_Recorded data_

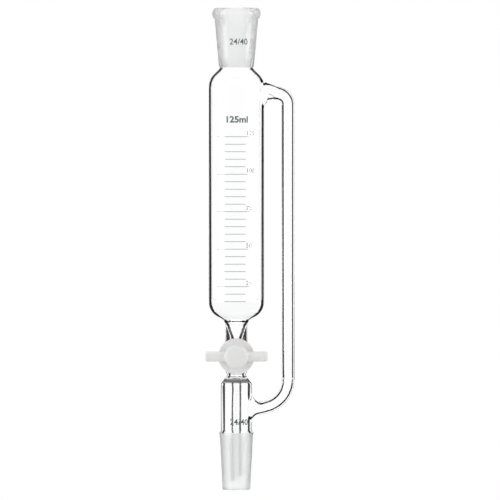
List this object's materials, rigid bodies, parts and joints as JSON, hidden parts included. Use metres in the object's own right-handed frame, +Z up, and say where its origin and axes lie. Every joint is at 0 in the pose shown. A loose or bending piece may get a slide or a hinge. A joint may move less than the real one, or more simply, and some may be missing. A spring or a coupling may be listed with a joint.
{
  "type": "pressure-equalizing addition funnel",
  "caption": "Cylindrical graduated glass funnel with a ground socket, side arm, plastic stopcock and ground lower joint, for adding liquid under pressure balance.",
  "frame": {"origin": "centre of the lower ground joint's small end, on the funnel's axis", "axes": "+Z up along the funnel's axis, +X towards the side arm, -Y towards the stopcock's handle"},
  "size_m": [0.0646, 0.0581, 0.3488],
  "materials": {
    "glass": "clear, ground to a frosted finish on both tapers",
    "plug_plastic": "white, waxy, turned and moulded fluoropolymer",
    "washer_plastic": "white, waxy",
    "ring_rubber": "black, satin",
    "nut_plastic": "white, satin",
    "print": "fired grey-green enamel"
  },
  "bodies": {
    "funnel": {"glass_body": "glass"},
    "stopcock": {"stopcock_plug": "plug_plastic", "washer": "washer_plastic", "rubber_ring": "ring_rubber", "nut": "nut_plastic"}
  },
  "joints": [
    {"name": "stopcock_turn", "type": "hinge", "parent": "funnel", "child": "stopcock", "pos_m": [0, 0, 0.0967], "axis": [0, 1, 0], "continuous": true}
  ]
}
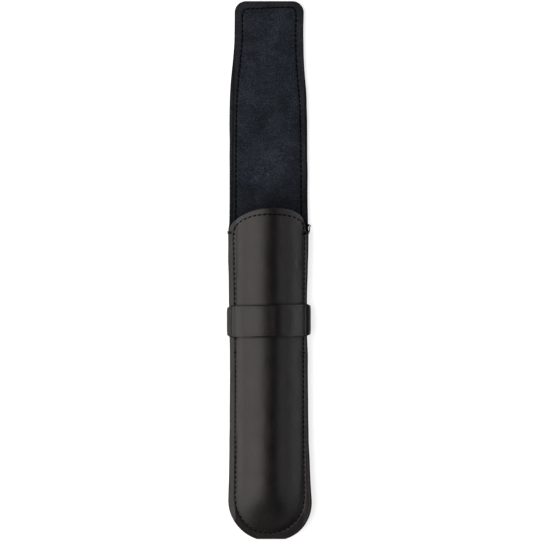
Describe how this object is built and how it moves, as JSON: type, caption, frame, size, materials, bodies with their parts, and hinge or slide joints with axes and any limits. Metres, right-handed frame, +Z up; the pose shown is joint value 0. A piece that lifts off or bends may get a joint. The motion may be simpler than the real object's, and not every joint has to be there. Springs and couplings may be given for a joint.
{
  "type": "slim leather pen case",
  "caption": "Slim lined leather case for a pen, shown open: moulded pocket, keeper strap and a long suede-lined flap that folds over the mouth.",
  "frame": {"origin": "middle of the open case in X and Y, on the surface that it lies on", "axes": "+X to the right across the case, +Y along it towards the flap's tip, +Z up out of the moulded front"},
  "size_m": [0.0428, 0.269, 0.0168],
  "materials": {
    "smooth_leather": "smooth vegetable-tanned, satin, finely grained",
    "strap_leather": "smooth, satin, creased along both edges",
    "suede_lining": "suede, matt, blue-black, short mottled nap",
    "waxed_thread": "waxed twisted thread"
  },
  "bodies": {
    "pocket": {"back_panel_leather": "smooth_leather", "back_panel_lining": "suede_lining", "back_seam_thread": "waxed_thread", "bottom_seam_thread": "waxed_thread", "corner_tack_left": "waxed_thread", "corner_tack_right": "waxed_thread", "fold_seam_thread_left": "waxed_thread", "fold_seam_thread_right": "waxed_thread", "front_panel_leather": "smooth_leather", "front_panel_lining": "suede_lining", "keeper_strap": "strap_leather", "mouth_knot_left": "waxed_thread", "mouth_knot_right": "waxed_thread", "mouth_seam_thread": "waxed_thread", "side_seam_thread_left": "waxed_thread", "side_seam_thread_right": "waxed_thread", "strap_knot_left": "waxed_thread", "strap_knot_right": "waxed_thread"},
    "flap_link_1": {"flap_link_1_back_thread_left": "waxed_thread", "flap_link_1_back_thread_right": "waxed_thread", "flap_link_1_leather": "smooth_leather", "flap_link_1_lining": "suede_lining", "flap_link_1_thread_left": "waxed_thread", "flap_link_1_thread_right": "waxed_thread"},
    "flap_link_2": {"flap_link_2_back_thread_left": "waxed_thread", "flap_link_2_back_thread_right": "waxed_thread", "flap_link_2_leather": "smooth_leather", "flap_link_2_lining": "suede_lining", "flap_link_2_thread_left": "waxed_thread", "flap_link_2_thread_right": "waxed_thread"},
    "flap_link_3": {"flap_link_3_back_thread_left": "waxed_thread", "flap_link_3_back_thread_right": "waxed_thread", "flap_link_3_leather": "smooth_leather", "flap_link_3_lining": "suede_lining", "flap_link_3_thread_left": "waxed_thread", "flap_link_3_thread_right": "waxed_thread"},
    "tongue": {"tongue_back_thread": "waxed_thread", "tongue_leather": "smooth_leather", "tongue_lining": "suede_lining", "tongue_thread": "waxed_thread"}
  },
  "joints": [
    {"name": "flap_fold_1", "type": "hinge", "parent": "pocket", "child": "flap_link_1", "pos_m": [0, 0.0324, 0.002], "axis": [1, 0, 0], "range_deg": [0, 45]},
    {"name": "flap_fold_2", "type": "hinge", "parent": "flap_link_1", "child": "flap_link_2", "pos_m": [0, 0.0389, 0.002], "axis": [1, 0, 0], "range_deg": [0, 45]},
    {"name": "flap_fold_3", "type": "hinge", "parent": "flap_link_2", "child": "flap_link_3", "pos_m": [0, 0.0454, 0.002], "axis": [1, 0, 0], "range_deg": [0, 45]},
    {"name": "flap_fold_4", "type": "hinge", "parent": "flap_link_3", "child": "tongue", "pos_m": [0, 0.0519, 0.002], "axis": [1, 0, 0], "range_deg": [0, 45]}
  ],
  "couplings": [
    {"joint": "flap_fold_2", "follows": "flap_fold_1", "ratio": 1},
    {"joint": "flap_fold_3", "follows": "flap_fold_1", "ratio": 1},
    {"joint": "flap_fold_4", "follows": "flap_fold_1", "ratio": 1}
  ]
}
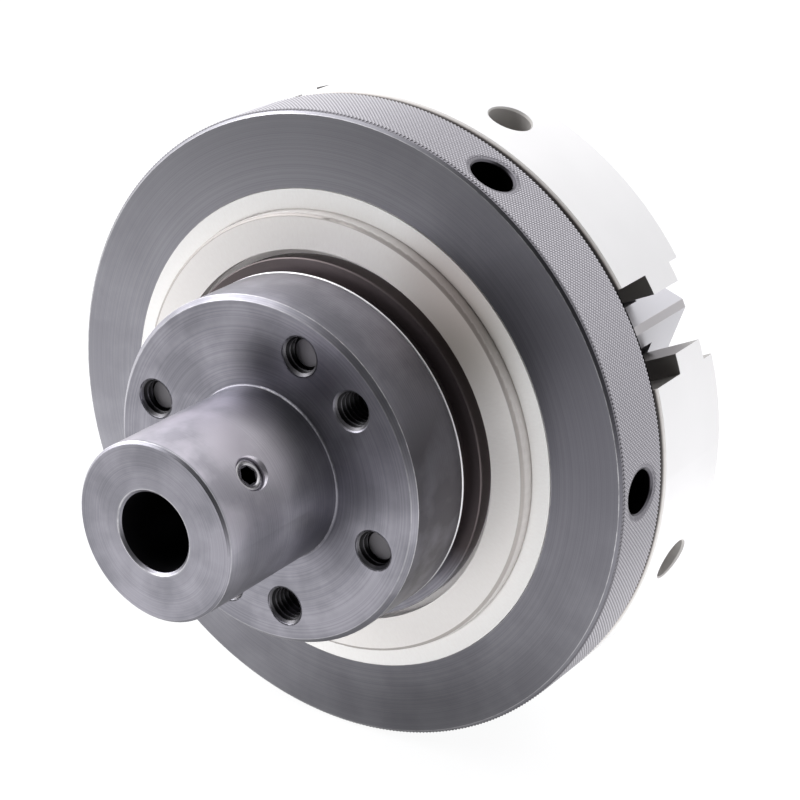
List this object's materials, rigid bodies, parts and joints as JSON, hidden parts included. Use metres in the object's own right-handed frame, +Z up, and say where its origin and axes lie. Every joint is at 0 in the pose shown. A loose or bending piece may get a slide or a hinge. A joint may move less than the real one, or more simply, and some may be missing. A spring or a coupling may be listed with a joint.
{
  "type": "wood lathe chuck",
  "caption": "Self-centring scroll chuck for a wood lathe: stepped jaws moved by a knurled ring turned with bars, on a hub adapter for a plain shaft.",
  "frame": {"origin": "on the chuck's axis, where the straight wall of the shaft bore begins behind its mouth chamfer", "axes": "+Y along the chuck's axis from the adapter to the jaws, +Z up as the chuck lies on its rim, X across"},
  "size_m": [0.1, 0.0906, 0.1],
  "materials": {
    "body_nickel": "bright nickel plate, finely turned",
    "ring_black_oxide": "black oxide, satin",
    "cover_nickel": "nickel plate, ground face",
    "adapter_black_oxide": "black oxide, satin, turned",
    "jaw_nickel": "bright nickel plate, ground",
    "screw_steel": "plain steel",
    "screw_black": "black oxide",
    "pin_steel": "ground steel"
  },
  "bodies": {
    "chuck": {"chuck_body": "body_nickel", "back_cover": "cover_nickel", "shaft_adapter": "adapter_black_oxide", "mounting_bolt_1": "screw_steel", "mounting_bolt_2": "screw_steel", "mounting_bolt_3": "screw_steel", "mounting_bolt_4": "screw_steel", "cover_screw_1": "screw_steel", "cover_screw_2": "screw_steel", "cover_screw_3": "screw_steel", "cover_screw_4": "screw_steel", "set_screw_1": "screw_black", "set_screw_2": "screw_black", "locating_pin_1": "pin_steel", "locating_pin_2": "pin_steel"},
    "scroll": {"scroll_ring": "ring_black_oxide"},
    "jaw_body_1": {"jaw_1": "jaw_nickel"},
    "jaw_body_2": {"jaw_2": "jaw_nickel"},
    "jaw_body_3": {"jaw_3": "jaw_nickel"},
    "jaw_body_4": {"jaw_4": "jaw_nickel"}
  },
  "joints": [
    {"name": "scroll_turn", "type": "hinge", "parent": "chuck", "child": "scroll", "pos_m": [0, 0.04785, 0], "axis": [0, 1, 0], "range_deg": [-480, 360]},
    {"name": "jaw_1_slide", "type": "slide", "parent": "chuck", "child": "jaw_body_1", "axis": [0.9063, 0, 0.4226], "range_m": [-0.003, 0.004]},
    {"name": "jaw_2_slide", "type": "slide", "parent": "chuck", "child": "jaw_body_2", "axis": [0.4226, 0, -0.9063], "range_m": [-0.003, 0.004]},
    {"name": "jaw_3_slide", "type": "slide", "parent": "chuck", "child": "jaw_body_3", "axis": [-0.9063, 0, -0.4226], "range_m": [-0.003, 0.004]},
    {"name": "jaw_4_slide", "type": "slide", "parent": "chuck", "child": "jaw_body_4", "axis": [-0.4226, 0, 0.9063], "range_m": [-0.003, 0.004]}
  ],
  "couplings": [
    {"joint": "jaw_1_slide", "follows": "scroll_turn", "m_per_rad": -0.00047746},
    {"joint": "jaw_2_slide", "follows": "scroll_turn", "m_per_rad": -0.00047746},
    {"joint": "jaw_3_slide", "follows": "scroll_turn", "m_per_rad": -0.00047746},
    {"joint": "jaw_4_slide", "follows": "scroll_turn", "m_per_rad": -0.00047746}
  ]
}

_Directive_
Pick out all lines from the data above in which the word "that" appears.

_Response to the exercise_
Describe how this object is built and how it moves, as JSON: type, caption, frame, size, materials, bodies with their parts, and hinge or slide joints with axes and any limits. Metres, right-handed frame, +Z up; the pose shown is joint value 0. A piece that lifts off or bends may get a joint. The motion may be simpler than the real object's, and not every joint has to be there. Springs and couplings may be given for a joint.
  "caption": "Slim lined leather case for a pen, shown open: moulded pocket, keeper strap and a long suede-lined flap that folds over the mouth.",
  "frame": {"origin": "middle of the open case in X and Y, on the surface that it lies on", "axes": "+X to the right across the case, +Y along it towards the flap's tip, +Z up out of the moulded front"},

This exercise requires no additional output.